WORK TO BE COMPLETED:
Only the lines starting at the one with "for group_name, group" and ending at the one with "if empty is" should be copied, exactly and with both ends kept.

##########

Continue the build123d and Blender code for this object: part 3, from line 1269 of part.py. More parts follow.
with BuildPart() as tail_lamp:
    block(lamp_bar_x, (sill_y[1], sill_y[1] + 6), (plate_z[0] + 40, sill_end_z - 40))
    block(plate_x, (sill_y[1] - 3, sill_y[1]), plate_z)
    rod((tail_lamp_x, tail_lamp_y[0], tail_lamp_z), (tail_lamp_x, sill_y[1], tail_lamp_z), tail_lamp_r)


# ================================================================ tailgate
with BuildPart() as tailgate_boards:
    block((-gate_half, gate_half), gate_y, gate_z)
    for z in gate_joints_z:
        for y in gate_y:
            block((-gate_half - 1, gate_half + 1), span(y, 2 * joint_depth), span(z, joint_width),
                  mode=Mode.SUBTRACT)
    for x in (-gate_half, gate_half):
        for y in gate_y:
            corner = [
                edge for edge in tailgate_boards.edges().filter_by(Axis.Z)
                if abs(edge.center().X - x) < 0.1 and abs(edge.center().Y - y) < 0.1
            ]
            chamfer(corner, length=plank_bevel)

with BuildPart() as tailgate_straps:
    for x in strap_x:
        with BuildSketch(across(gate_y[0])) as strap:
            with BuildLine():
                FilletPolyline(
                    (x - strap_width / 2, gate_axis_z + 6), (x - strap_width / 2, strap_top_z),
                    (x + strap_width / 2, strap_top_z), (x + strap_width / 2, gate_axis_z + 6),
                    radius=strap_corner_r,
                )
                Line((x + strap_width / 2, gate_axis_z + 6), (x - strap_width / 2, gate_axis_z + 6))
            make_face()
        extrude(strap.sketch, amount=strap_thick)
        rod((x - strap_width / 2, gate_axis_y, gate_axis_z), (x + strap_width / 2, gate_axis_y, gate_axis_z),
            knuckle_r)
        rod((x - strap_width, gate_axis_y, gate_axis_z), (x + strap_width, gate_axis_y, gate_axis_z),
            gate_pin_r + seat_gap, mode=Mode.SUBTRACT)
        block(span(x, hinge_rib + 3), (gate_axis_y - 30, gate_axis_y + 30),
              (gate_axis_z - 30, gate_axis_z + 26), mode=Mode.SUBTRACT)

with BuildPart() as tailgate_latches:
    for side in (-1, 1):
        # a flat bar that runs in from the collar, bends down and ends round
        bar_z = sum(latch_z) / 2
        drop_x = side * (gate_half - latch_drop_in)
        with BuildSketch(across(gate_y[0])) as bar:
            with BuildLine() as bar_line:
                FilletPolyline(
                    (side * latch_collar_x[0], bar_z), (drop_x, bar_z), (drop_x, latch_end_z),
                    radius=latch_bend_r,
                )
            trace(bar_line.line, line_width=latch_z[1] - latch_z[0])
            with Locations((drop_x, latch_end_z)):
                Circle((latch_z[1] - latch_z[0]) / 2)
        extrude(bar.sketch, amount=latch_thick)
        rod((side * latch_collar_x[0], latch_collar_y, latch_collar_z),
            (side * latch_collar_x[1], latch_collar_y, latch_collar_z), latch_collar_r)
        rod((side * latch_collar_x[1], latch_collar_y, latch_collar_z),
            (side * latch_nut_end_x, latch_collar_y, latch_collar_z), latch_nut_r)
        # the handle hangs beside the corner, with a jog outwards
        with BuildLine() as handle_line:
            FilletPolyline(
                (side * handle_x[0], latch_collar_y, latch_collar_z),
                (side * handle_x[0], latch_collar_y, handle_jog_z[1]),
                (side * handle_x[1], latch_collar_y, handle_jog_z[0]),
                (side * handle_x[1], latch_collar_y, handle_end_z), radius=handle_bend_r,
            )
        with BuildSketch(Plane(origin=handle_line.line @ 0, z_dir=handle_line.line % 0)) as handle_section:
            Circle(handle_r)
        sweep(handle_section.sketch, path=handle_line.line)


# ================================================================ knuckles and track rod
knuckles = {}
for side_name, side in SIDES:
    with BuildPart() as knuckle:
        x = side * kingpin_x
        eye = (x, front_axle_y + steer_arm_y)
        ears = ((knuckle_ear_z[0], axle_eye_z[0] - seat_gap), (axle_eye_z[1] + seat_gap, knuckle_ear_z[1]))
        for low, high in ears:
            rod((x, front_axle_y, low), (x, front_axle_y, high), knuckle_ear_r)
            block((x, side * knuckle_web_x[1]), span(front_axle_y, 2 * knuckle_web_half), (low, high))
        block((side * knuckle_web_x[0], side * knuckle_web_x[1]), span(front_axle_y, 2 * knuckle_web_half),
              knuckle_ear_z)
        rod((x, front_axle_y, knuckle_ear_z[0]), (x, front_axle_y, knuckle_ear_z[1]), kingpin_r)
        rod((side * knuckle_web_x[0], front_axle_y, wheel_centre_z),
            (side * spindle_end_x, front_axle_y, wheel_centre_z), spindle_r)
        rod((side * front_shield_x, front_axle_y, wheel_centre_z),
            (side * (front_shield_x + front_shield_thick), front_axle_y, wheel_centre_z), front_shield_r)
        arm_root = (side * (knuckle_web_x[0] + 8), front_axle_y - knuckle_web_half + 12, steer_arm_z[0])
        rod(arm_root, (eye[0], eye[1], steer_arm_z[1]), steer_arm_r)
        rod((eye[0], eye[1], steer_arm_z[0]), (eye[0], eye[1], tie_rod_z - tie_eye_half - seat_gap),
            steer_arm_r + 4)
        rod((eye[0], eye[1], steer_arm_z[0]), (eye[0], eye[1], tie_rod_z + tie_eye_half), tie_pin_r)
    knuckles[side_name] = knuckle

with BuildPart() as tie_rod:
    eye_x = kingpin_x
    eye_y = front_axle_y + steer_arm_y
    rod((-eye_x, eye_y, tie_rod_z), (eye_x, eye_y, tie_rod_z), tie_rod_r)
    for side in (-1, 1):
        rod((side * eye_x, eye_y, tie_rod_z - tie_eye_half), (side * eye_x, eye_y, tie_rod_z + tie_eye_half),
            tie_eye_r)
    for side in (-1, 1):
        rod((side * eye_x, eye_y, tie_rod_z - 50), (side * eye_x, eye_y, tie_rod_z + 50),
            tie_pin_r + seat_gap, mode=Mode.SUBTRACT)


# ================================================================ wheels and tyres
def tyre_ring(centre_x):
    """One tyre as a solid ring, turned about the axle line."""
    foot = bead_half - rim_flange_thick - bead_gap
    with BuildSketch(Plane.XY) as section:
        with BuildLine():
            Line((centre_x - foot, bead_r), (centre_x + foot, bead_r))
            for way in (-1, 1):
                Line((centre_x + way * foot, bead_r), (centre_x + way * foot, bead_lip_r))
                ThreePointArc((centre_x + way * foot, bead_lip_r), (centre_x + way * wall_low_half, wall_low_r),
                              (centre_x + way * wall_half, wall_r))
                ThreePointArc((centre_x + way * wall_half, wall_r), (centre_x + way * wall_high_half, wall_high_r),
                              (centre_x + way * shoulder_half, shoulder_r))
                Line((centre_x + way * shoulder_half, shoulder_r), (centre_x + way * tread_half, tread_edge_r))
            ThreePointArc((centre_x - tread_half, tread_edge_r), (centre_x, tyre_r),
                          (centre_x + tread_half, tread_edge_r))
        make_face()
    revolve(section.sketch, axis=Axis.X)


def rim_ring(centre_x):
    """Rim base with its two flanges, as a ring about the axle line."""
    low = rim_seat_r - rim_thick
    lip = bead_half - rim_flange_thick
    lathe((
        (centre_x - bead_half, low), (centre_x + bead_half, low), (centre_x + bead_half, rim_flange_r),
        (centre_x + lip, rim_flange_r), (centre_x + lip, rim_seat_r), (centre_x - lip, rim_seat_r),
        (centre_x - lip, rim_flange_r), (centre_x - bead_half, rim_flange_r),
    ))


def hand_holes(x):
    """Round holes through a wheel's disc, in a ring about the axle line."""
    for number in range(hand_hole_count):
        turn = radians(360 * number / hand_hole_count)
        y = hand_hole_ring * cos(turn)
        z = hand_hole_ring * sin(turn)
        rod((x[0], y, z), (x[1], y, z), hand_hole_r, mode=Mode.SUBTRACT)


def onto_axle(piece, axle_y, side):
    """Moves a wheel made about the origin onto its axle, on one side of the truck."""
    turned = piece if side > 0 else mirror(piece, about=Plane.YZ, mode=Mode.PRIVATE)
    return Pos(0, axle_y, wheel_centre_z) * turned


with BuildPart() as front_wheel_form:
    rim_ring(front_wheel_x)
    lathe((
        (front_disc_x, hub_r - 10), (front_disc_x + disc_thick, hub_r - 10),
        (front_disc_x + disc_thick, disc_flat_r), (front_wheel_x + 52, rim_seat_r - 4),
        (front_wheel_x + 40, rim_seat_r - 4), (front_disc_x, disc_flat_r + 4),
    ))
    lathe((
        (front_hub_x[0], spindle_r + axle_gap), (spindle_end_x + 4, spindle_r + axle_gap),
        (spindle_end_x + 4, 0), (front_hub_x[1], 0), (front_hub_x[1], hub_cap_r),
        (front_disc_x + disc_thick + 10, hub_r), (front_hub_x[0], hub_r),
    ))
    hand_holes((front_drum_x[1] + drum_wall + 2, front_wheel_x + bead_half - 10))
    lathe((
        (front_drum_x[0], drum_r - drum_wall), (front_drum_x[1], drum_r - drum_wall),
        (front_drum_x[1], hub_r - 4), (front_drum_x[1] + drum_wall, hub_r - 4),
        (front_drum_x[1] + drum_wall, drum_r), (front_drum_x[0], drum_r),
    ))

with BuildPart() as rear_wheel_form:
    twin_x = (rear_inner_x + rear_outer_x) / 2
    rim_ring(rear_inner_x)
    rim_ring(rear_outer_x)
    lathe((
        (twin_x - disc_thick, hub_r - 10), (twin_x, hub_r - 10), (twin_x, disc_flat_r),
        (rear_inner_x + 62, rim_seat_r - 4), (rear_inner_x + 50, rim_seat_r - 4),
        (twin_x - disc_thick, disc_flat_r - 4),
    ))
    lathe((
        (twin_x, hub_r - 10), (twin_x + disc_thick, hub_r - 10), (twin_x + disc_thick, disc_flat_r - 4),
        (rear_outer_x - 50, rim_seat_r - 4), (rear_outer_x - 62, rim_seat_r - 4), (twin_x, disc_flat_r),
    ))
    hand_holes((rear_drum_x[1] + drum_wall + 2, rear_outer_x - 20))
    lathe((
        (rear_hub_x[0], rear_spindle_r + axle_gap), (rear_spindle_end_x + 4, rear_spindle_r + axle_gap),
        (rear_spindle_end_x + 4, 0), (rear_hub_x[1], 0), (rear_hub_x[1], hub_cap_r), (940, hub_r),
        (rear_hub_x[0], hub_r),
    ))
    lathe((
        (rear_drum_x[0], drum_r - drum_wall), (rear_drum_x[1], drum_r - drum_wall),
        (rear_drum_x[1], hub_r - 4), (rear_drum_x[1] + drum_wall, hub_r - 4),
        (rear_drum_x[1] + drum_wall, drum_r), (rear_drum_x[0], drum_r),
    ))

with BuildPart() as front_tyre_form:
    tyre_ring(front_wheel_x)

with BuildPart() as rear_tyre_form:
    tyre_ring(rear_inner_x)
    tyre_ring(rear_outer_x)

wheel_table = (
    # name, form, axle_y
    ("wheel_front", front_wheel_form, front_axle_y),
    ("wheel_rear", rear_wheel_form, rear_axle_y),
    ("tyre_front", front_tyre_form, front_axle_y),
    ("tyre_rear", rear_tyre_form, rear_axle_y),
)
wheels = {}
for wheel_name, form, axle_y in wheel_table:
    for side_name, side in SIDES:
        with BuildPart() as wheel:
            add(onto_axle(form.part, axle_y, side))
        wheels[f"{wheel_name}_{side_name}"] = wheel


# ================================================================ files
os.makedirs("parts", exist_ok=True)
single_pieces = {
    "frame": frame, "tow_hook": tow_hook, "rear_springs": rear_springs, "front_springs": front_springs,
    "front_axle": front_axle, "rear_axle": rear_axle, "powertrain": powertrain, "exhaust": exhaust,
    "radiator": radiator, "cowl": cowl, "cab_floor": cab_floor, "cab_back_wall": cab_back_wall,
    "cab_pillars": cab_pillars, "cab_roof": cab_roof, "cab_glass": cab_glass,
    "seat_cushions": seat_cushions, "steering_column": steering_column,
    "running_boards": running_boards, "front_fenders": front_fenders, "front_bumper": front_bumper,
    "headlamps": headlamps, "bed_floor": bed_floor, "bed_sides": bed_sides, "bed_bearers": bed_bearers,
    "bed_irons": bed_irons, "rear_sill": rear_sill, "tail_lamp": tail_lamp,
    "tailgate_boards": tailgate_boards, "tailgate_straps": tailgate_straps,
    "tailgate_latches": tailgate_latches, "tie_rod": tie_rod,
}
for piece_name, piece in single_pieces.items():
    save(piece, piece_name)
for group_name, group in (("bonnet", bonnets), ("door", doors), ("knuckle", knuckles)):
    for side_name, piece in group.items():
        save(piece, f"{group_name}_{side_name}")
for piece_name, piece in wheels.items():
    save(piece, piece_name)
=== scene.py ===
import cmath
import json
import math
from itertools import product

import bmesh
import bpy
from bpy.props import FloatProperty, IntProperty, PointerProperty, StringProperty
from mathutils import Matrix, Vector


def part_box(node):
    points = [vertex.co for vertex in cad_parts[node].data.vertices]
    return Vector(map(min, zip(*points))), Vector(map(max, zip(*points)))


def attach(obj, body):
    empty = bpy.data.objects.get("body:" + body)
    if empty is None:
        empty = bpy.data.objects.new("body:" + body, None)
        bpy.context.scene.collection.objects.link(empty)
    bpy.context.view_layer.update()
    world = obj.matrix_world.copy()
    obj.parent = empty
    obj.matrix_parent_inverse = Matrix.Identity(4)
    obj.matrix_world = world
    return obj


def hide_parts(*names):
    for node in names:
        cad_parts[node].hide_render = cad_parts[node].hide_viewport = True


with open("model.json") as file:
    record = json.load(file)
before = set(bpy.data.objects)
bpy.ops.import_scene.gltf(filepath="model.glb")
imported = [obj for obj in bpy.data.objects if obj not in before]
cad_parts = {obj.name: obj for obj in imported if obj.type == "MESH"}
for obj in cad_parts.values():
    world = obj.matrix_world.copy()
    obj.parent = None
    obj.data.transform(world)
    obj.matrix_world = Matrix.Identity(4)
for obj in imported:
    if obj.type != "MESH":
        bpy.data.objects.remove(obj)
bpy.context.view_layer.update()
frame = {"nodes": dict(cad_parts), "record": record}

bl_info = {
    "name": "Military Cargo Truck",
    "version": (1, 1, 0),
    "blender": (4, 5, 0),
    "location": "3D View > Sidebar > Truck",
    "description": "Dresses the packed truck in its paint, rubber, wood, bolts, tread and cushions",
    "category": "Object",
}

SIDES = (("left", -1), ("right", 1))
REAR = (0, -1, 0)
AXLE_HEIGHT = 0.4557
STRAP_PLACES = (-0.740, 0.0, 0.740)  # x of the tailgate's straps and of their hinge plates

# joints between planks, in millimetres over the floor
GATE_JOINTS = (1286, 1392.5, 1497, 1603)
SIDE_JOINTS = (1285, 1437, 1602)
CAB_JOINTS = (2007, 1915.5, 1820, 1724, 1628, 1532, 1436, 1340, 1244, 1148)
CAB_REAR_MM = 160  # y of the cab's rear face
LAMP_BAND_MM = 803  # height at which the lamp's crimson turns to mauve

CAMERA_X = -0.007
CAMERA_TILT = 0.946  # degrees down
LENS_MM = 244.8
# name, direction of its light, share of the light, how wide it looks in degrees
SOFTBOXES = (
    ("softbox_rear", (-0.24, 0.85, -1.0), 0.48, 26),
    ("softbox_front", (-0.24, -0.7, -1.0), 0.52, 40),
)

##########

RESULT OF THE TASK:
for group_name, group in (("bonnet", bonnets), ("door", doors), ("knuckle", knuckles)):
    for side_name, piece in group.items():
        save(piece, f"{group_name}_{side_name}")
for piece_name, piece in wheels.items():
    save(piece, piece_name)
=== scene.py ===
import cmath
import json
import math
from itertools import product

import bmesh
import bpy
from bpy.props import FloatProperty, IntProperty, PointerProperty, StringProperty
from mathutils import Matrix, Vector


def part_box(node):
    points = [vertex.co for vertex in cad_parts[node].data.vertices]
    return Vector(map(min, zip(*points))), Vector(map(max, zip(*points)))


def attach(obj, body):
    empty = bpy.data.objects.get("body:" + body)
    if empty is None:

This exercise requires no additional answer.